A partir da maneira como se dá a cena do velório é que surge em Dani a vontade de escrever um romance sobre seu irmão. No entanto, esse desejo se dá de uma maneira bastante específica: através da escrita é que o protagonista buscará uma forma de viver a tristeza causada pela perda ao mesmo tempo em que busca repassar todo o ressentimento e a raiva das primeiras páginas, que não deixavam de ter o seu papel defensivo contra a dor. Por conta disso, a ideia que leva à escrita de O irmão mais velho é tão importante para a obra e para a vivência do luto de Dani quanto qualquer outro dos vários elementos do romance.

O desejo não só de compreender aqueles dias, mas quase de revivê-los por outra perspectiva acaba por ressoar bastante com a escolha de narrar momentos cruciais do livro no futuro do presente, como é caso da primeira frase do livro já citada. A obra é composta principalmente por memórias e conversas sobre a vida dos irmãos, porém as ações que de fato ocorrem são narradas nesse tempo verbal, quase numa tentativa de repassá-las sem o peso do presente. Além disso, a escolha do futuro rouba do raio aquilo que ele teria de mais cruel: o súbito.
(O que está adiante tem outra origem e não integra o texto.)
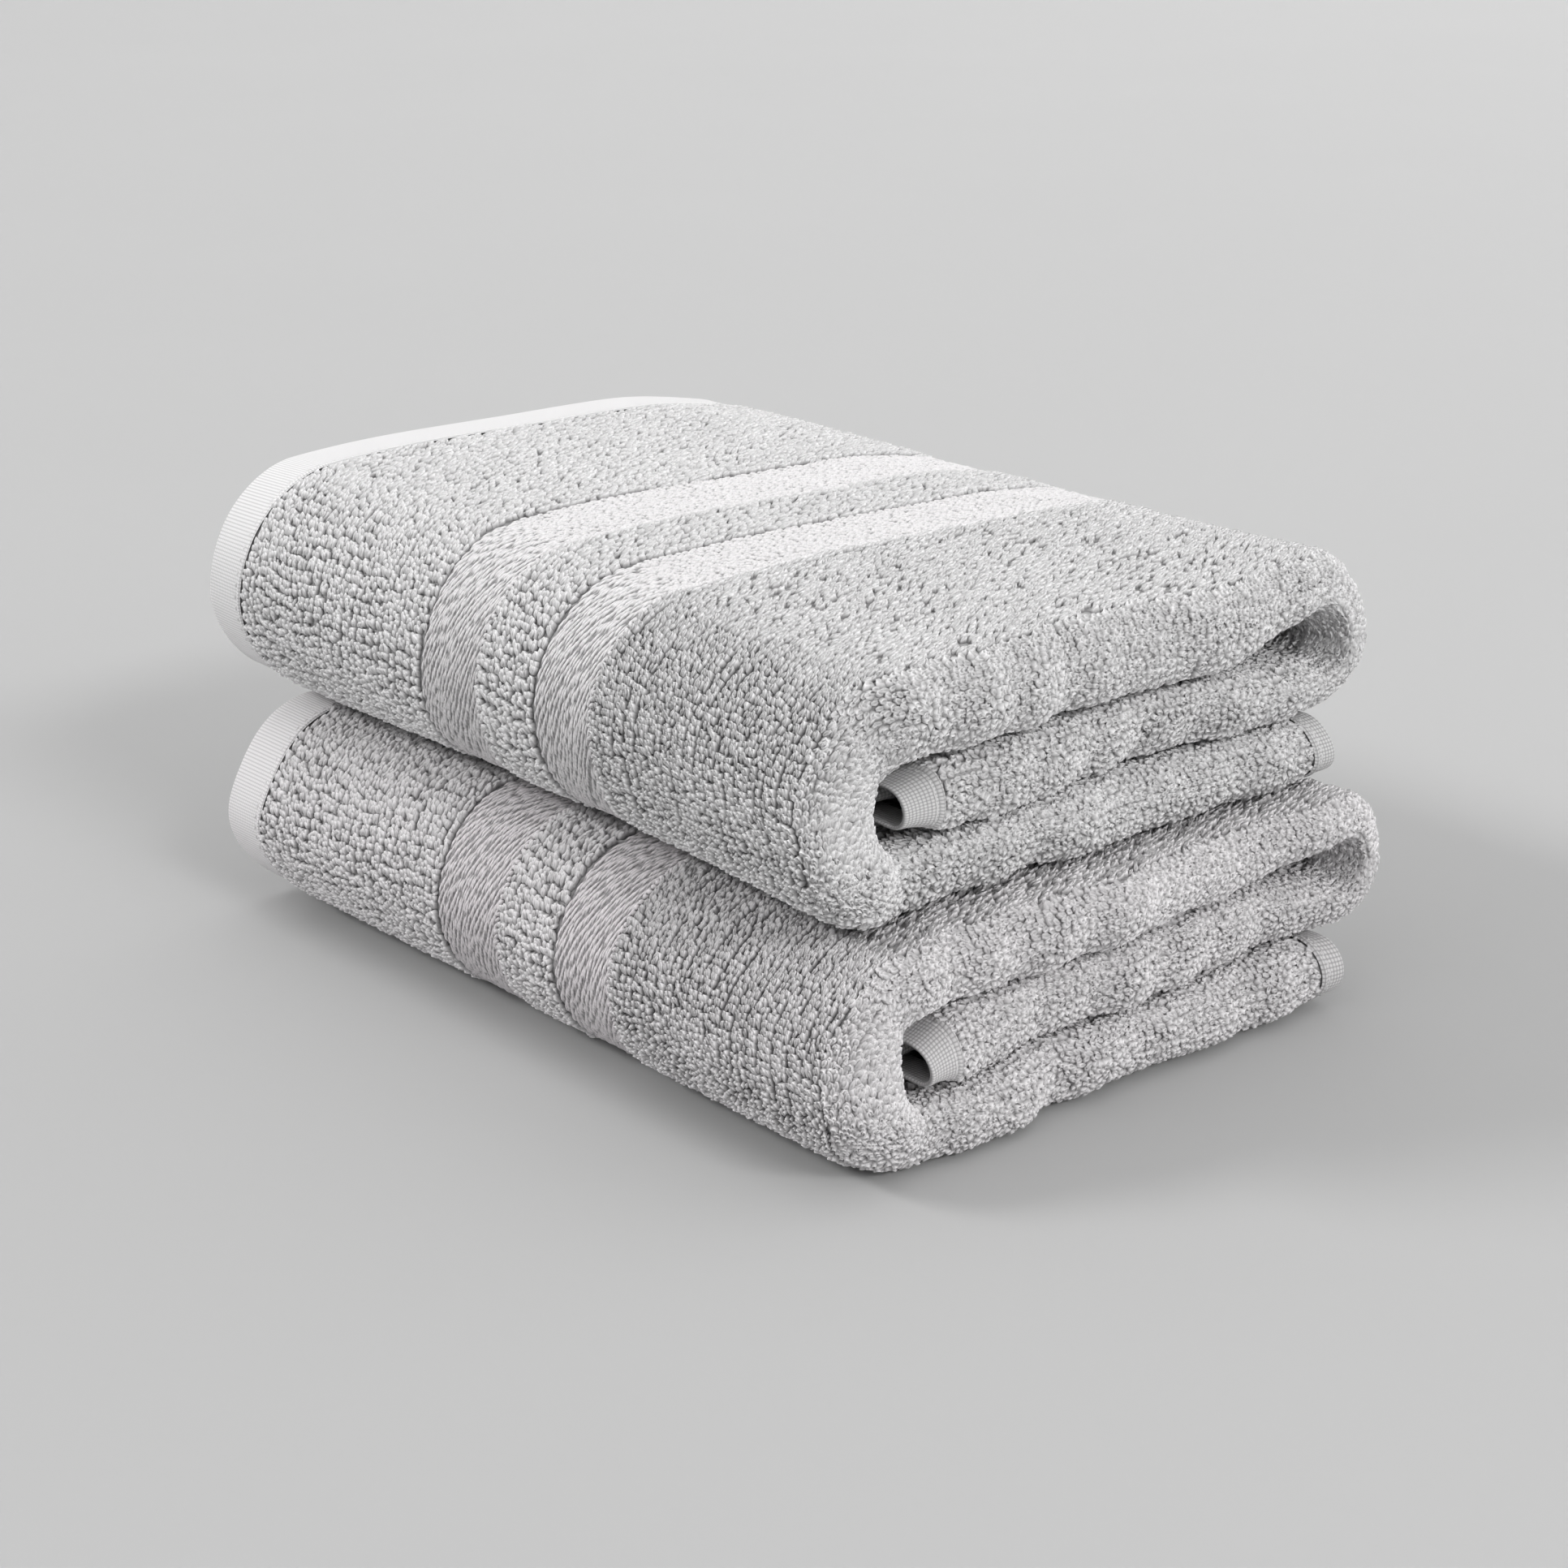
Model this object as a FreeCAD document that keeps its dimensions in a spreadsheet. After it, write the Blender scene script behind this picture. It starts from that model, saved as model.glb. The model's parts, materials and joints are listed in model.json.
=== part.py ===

A maneira como a escrita e o desejo de escrever aparecem em O irmão mais velho são elementos preciosos do romance, através do qual o livro consegue se apropriar do gênero da autoficção de maneira criativa. De certo modo, a forma como o romance é escrito espelha os ressentimentos da própria personagem, que tem de superá-los para se aproximar de uma outra relação com a escrita e, ao mesmo tempo, com seu irmão. Uma relação a partir da qual seria possível se reapropriar daqueles dias e de seu emaranhado de afetos de uma outra forma.